The high-level objective of this project will be the investigation of innovative concepts for the NGCTR wing, including an innovative movable surface solution with multiple functions. Moreover, the study will include the actuation system design suitable to address all functions requested on flight envelope. Therefore a careful study of both the kinematics and aerodynamics of this innovative system will be performed to reach the PDR level of the proposed concept. The high-level objective will be obtained by means of the following series of sub-objectives:
● Objective#1: Capture of the relevant subsystem requirements
This will be achieved with a strict support of the IADP leader who will provide, at the beginning of the project, requirements that the movable subsystem has to guarantee taking into account all the relevant components of the tiltrotor wing. The main requirements are defined to guarantee sufficient download reduction during vertical take-off and landing and to provide the desired roll-authority for airplane roll control, according to the key flight conditions defined by the IADP leader. All these requirements must consider the geometry and size of the actual NGCTR wing, that will be taken into account as a strong constraint for the actuation system design.

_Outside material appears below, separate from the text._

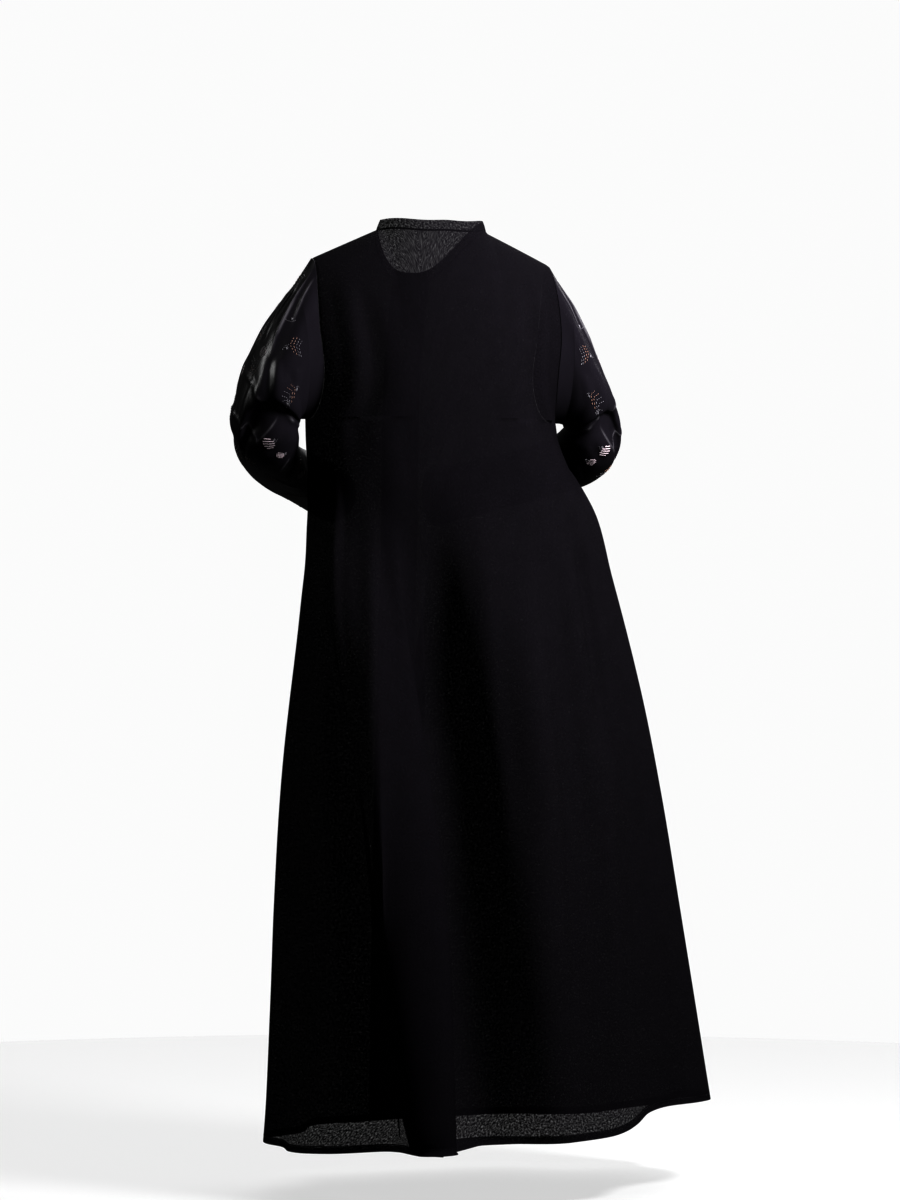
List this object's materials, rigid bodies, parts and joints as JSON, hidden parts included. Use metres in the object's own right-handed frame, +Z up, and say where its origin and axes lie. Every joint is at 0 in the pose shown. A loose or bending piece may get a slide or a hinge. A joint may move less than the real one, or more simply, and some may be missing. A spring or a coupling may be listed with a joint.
{
  "type": "abaya cloak",
  "caption": "Long flared black abaya in its worn, hollow form, with set-in sleeves bent at the elbow, a lapped front and a narrow neckband.",
  "frame": {"origin": "midway between the two shoulder tips, where the wearer's shoulders carry the cloth", "axes": "+Z up, -Y the way the wearer faces, +X towards the wearer's left"},
  "size_m": [0.7524, 0.6037, 1.4165],
  "materials": {
    "black_crepe": "matte black crepe, faintly sheer in one layer, with a soft grey sheen",
    "black_satin": "smooth satin-faced black cloth with a soft gloss on its folds",
    "copper_thread": "satin-stitch thread in a muted copper",
    "pale_thread": "satin-stitch thread in a pale pinkish white",
    "grey_thread": "fine dark grey stitching thread"
  },
  "bodies": {
    "root": {"back": "black_crepe", "front_left": "black_crepe", "front_right": "black_crepe", "neckband": "black_crepe", "sleeve_left": "black_satin", "sleeve_right": "black_satin"}
  },
  "joints": []
}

● Objective#2: Preliminary study of 3 different proposed concepts
This will be achieved through a coupled multibody-aerodynamics analysis of 3 different solutions able to fit the requirements captured for the movable surface system. The outcome of the coupled analysis will be the selection of the more promising concept that will provide the best performances, reducing the level of complexity of the actuation system together with costs. Preliminary analyses will be performed by using ad-hoc in-house codes, based on panel methods for aerodynamic loads estimation and multibody simulation for the study of nonlinear kinematics and dynamics of the proposed actuation systems.

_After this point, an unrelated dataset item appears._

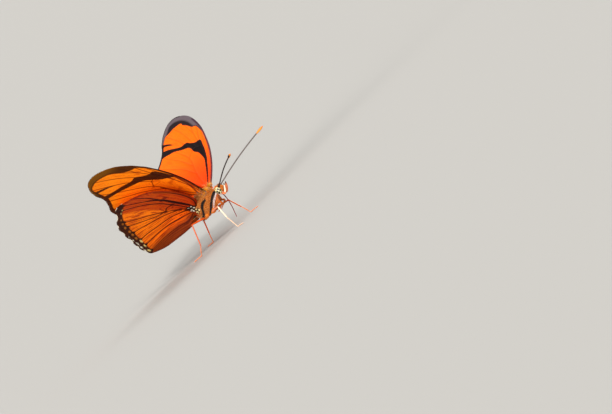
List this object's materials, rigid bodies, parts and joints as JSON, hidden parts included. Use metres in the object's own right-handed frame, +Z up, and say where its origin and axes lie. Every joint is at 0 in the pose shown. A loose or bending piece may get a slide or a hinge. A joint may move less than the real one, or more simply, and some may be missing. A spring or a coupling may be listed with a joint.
{
  "type": "julia butterfly",
  "caption": "Life-size still model of a long-winged orange butterfly standing with its wings half raised, antennae spread and proboscis let down.",
  "frame": {"origin": "centre of the whole model's box seen from above, at the level of the floor that its feet stand on", "axes": "+X forward towards the head, +Y to the butterfly's left, across the spread wings, +Z up"},
  "size_m": [0.0548, 0.0654, 0.0443],
  "materials": {
    "head_hair": "short soft hair",
    "palp_scales": "matte scales",
    "eye": "smooth facets",
    "antenna": "satin",
    "proboscis": "satin",
    "thorax_hair": "soft hair",
    "abdomen_scales": "matte scales",
    "forewing_scales": "matte scales",
    "hindwing_scales": "matte scales",
    "leg": "satin"
  },
  "bodies": {
    "root": {"head": "head_hair", "eye_left": "eye", "eye_right": "eye", "palp_left": "palp_scales", "palp_right": "palp_scales", "antenna_left": "antenna", "antenna_right": "antenna", "proboscis": "proboscis", "thorax": "thorax_hair", "abdomen": "abdomen_scales", "forewing_left": "forewing_scales", "forewing_right": "forewing_scales", "hindwing_left": "hindwing_scales", "hindwing_right": "hindwing_scales", "foreleg_left": "leg", "foreleg_right": "leg", "midleg_left": "leg", "midleg_right": "leg", "hindleg_left": "leg", "hindleg_right": "leg"}
  },
  "joints": []
}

● Objective#3: Feasibility study of the selected concept
This will be achieved through a deep study of the selected concept obtained with a combination of a most accurate CFD simulation for the evaluation of the aerodynamic loads (e.g. during the deployment phase and at fixed positions) and a multibody analysis for the evaluation of the actuator and control chain loads of the real aircraft. The results of the analysis will be used for the selection of the actuators on the real aircraft and to design the control chain that will lead to the final CAD drawings. The output will show the integration of the selected kinematic mechanism and the movable surface within the tiltrotor wing at PDR level.
● Objective#4: Mock-up of the selected concept
This will be achieved by the design and manufacturing of a representative mock-up of the selected concept, including the movable surface system. The design of the mock-up will include the selection of the proper actuators and control chain linkages aimed to be fully representative of the studied concept and to show the correct functionality of the final proposed solution.